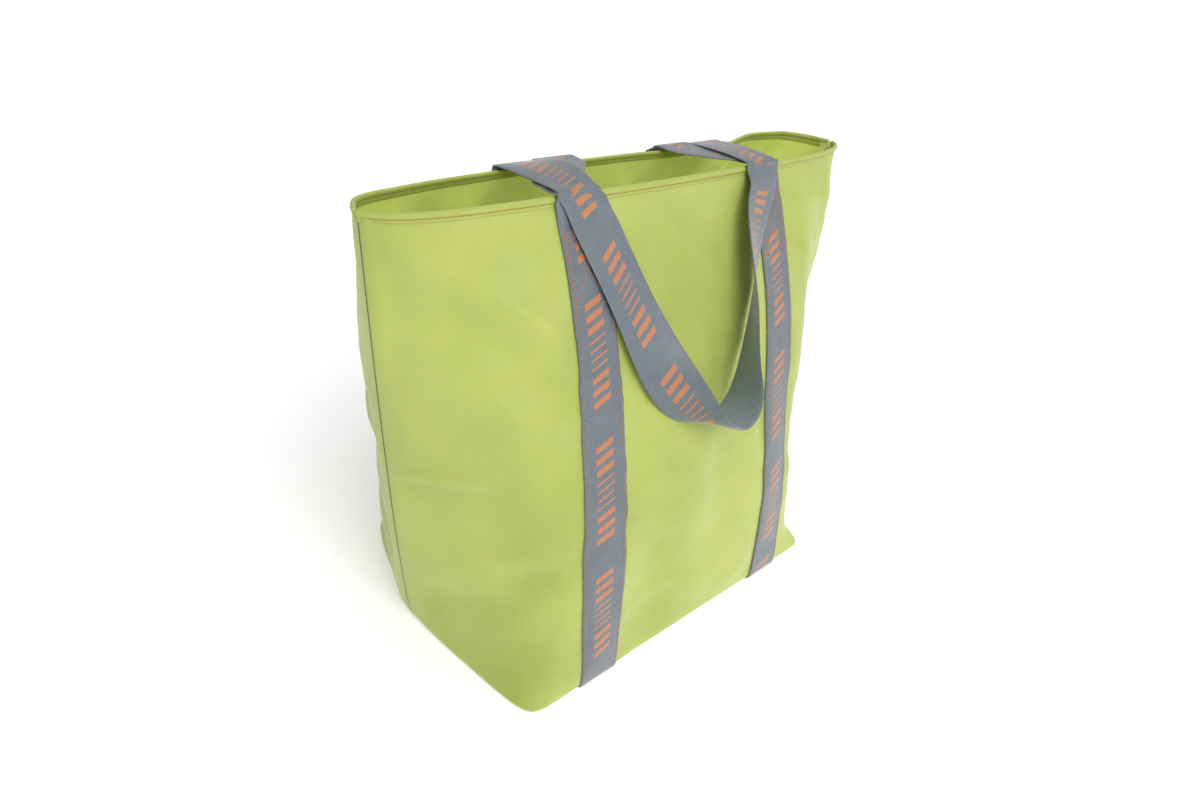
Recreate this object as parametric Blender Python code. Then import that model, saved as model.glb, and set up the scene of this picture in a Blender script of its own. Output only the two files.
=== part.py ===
"""Foldable tote bag: fabric body on two full-length webbing straps, with two webbing handles.

Units are metres, +Z is up and the front of the bag faces -Y.
The origin is the middle of the footprint, on the ground.
"""
import math

import bpy
import numpy as np
from mathutils import Vector

# Bag body
BODY_HEIGHT = 0.352        # from the bottom fold to the rim
RIM_HALF_WIDTH = 0.2565    # half the distance between the two rim corners
SEAM_HALF_WIDTH = 0.1908   # half the distance between the side seams at the base
BASE_HALF_DEPTH = 0.1268
FRONT_RIM_DEPTH = 0.0283   # from the seam plane to the front rim
BACK_RIM_DEPTH = 0.0401
PANEL_BULGE = 0.0258       # outward bow of the panels at mid height
# How steeply a section leaves the side seam: at the base, at the rim, and two bends between
FRONT_SLOPE = (10.8, 0.715, -2.53, 0.98)
BACK_SLOPE = (3.17, 1.66, -0.67, -0.23)
BACK_SKEW = 0.79           # the back of the mouth is fuller towards +X
FRONT_SEAM_RADIUS = 0.0016
BACK_SEAM_RADIUS = 0.0068
CORNER_SHARPNESS_BASE = 2.9
CORNER_SHARPNESS_RIM = 1.28
FABRIC = 0.0010
BASE_GAP = 0.0028          # base panel inside the lower edge of the body
GAP = 0.0003               # clearance between touching pieces

# Webbing
WEB_WIDTH = 0.038
WEB = 0.0012
STRAP_X = 0.1055           # centre of each strap
STRAP_GAP = 0.0007         # clearance between a strap and the bowed panel
FLOOR = WEB + GAP          # the fabric body stands on the straps beneath it
RIM_Z = FLOOR + BODY_HEIGHT

# Hem, seams and stitching
HEM_HEIGHT = 0.010
HEM_END_COLUMNS = 3        # panel columns left free at each rim corner
HEM_GAP = 0.0022           # clearance inside the bowed panel
BINDING_WIDTH = 0.009
BINDING_INSET = 0.006
THREAD = 0.0004
RIM_STITCH_DROP = 0.006    # rim stitch line below the rim
RIM_STITCH_END = 0.011     # end of the stitch line short of a rim corner
BOX_STITCH_TOP = 0.022     # top of the boxed cross below the rim
BOX_STITCH_HEIGHT = 0.045
BOX_STITCH_WIDTH = 0.030
STITCH_LINE = 0.0012
EDGE_STITCH_INSET = 0.0035

# Handles: the back handle is thrown forward over the mouth, the front handle backward
BACK_HINGE_Y = 0.0405
BACK_HINGE_Z = RIM_Z + 0.0030
FRONT_HINGE_Y = -0.0310
FRONT_HINGE_Z = RIM_Z + 0.0050
REAR_HINGE_Y = 0.0438
REAR_HINGE_Z = RIM_Z + 0.0026
BACK_LEG_ARCH = 0.005
FRONT_LEG_X_AT_BACK = 0.0665
BACK_LEG_X_AT_FRONT = (-0.101, 0.094)
HINGE_END = 0.0008         # distance of a webbing end from its hinge axis
LOOP_STRAIGHT = 0.045      # top of a hanging loop over which it turns upright

# Outer edge of each hanging loop: x, z, distance off the panel, turn of the webbing in degrees
FRONT_LOOP = (
    (-0.120, 0.3575, 0.0050, 0),
    (-0.115, 0.335, 0.0050, 0),
    (-0.104, 0.303, 0.0050, 0),
    (-0.092, 0.269, 0.0045, 3),
    (-0.077, 0.241, 0.0040, 18),
    (-0.057, 0.212, 0.0035, 45),
    (-0.030, 0.191, 0.0030, 75),
    (0.003, 0.187, 0.0030, 95),
    (0.032, 0.199, 0.0030, 78),
    (0.050, 0.223, 0.0035, 55),
    (0.066, 0.251, 0.0040, 38),
    (0.082, 0.286, 0.0050, 22),
    (0.100, 0.323, 0.0050, 6),
    (0.113, 0.3575, 0.0050, 0),
)
REAR_LOOP_HALF = (
    (0.0855, 0.3553, 0.0050, 0),
    (0.087, 0.330, 0.0050, 0),
    (0.087, 0.295, 0.0045, 6),
    (0.082, 0.255, 0.0040, 18),
    (0.068, 0.214, 0.0035, 34),
    (0.040, 0.182, 0.0030, 50),
    (0.000, 0.170, 0.0030, 58),
)

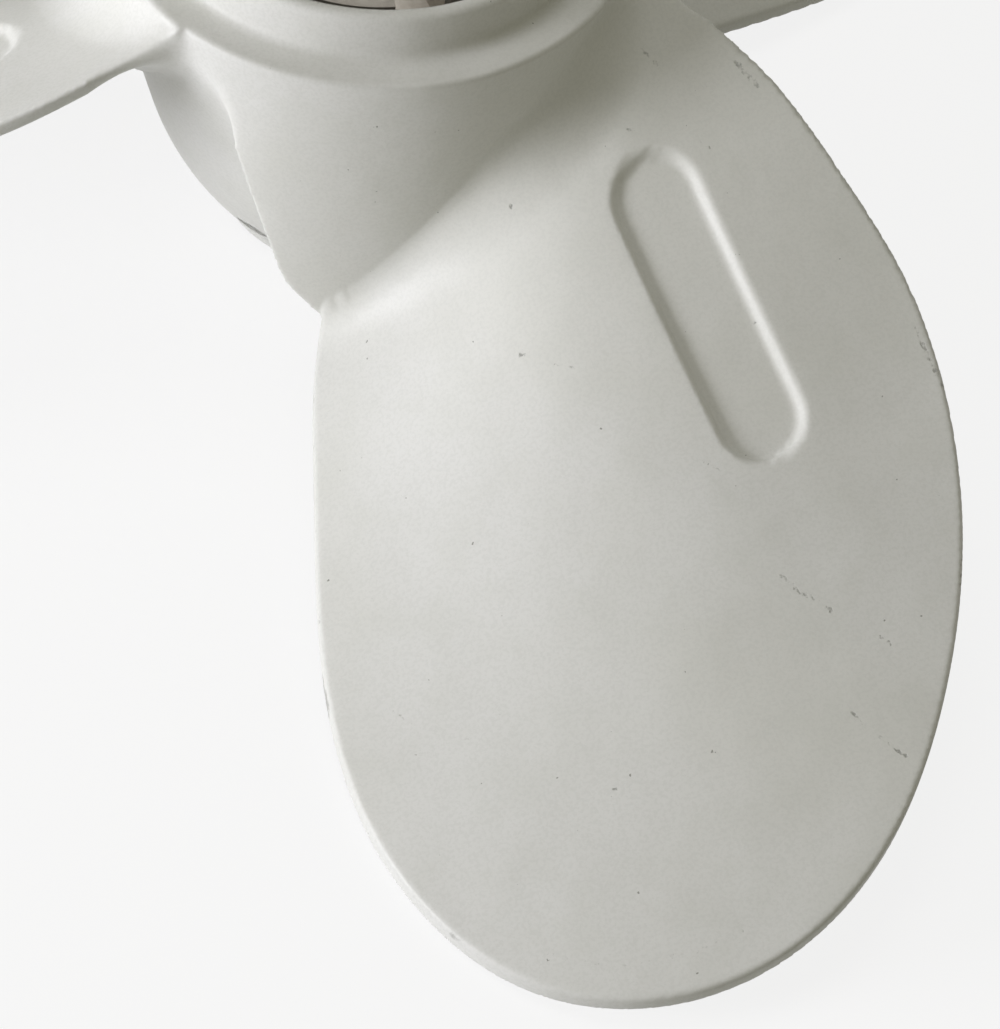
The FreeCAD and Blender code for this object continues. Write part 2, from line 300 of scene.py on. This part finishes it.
━━━━━━
Repeat the data exactly. Leave nothing out.

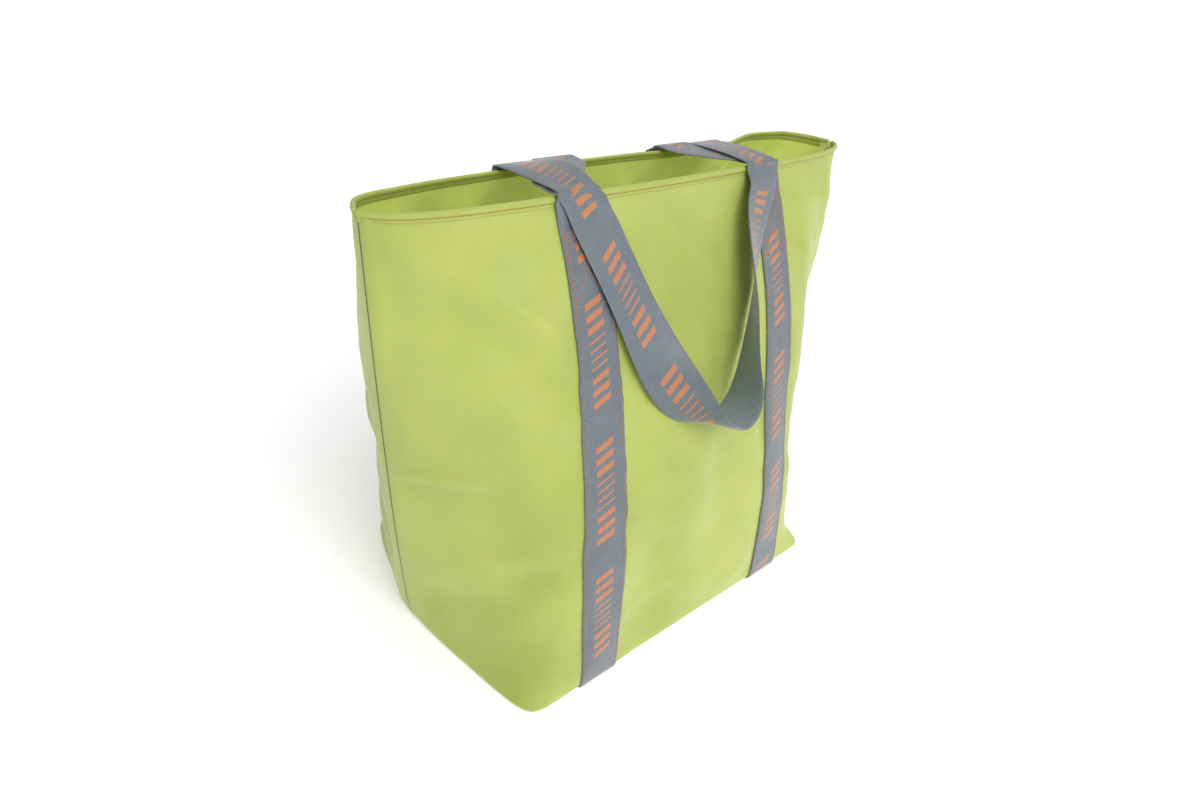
Recreate this object as parametric Blender Python code. Then import that model, saved as model.glb, and set up the scene of this picture in a Blender script of its own. Output only the two files.
=== part.py ===
"""Foldable tote bag: fabric body on two full-length webbing straps, with two webbing handles.

Units are metres, +Z is up and the front of the bag faces -Y.
The origin is the middle of the footprint, on the ground.
"""
import math

import bpy
import numpy as np
from mathutils import Vector

# Bag body
BODY_HEIGHT = 0.352        # from the bottom fold to the rim
RIM_HALF_WIDTH = 0.2565    # half the distance between the two rim corners
SEAM_HALF_WIDTH = 0.1908   # half the distance between the side seams at the base
BASE_HALF_DEPTH = 0.1268
FRONT_RIM_DEPTH = 0.0283   # from the seam plane to the front rim
BACK_RIM_DEPTH = 0.0401
PANEL_BULGE = 0.0258       # outward bow of the panels at mid height
# How steeply a section leaves the side seam: at the base, at the rim, and two bends between
FRONT_SLOPE = (10.8, 0.715, -2.53, 0.98)
BACK_SLOPE = (3.17, 1.66, -0.67, -0.23)
BACK_SKEW = 0.79           # the back of the mouth is fuller towards +X
FRONT_SEAM_RADIUS = 0.0016
BACK_SEAM_RADIUS = 0.0068
CORNER_SHARPNESS_BASE = 2.9
CORNER_SHARPNESS_RIM = 1.28
FABRIC = 0.0010
BASE_GAP = 0.0028          # base panel inside the lower edge of the body
GAP = 0.0003               # clearance between touching pieces

# Webbing
WEB_WIDTH = 0.038
WEB = 0.0012
STRAP_X = 0.1055           # centre of each strap
STRAP_GAP = 0.0007         # clearance between a strap and the bowed panel
FLOOR = WEB + GAP          # the fabric body stands on the straps beneath it
RIM_Z = FLOOR + BODY_HEIGHT

# Hem, seams and stitching
HEM_HEIGHT = 0.010
HEM_END_COLUMNS = 3        # panel columns left free at each rim corner
HEM_GAP = 0.0022           # clearance inside the bowed panel
BINDING_WIDTH = 0.009
BINDING_INSET = 0.006
THREAD = 0.0004
RIM_STITCH_DROP = 0.006    # rim stitch line below the rim
RIM_STITCH_END = 0.011     # end of the stitch line short of a rim corner
BOX_STITCH_TOP = 0.022     # top of the boxed cross below the rim
BOX_STITCH_HEIGHT = 0.045
BOX_STITCH_WIDTH = 0.030
STITCH_LINE = 0.0012
EDGE_STITCH_INSET = 0.0035

# Handles: the back handle is thrown forward over the mouth, the front handle backward
BACK_HINGE_Y = 0.0405
BACK_HINGE_Z = RIM_Z + 0.0030
FRONT_HINGE_Y = -0.0310
FRONT_HINGE_Z = RIM_Z + 0.0050
REAR_HINGE_Y = 0.0438
REAR_HINGE_Z = RIM_Z + 0.0026
BACK_LEG_ARCH = 0.005
FRONT_LEG_X_AT_BACK = 0.0665
BACK_LEG_X_AT_FRONT = (-0.101, 0.094)
HINGE_END = 0.0008         # distance of a webbing end from its hinge axis
LOOP_STRAIGHT = 0.045      # top of a hanging loop over which it turns upright

# Outer edge of each hanging loop: x, z, distance off the panel, turn of the webbing in degrees
FRONT_LOOP = (
    (-0.120, 0.3575, 0.0050, 0),
    (-0.115, 0.335, 0.0050, 0),
    (-0.104, 0.303, 0.0050, 0),
    (-0.092, 0.269, 0.0045, 3),
    (-0.077, 0.241, 0.0040, 18),
    (-0.057, 0.212, 0.0035, 45),
    (-0.030, 0.191, 0.0030, 75),
    (0.003, 0.187, 0.0030, 95),
    (0.032, 0.199, 0.0030, 78),
    (0.050, 0.223, 0.0035, 55),
    (0.066, 0.251, 0.0040, 38),
    (0.082, 0.286, 0.0050, 22),
    (0.100, 0.323, 0.0050, 6),
    (0.113, 0.3575, 0.0050, 0),
)
REAR_LOOP_HALF = (
    (0.0855, 0.3553, 0.0050, 0),
    (0.087, 0.330, 0.0050, 0),
    (0.087, 0.295, 0.0045, 6),
    (0.082, 0.255, 0.0040, 18),
    (0.068, 0.214, 0.0035, 34),
    (0.040, 0.182, 0.0030, 50),
    (0.000, 0.170, 0.0030, 58),
)

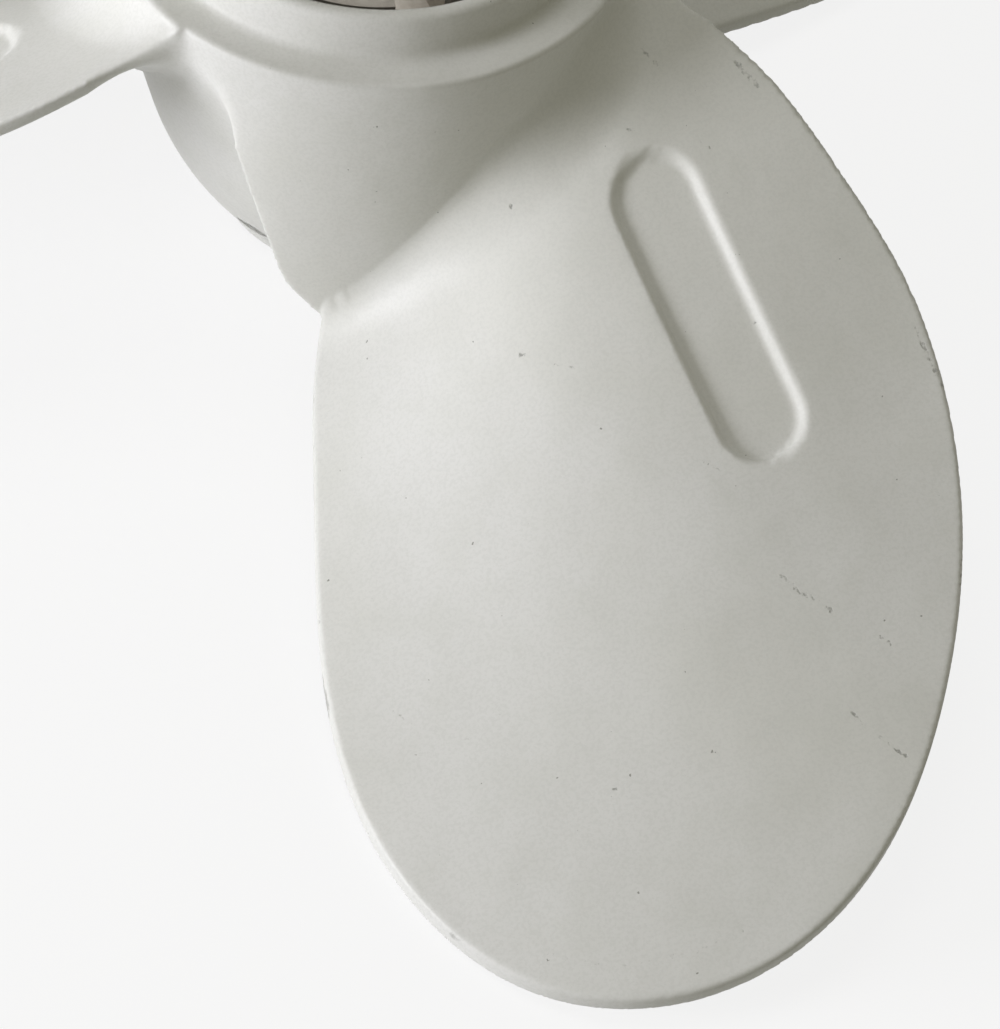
The FreeCAD and Blender code for this object continues. Write part 2, from line 300 of scene.py on. This part finishes it.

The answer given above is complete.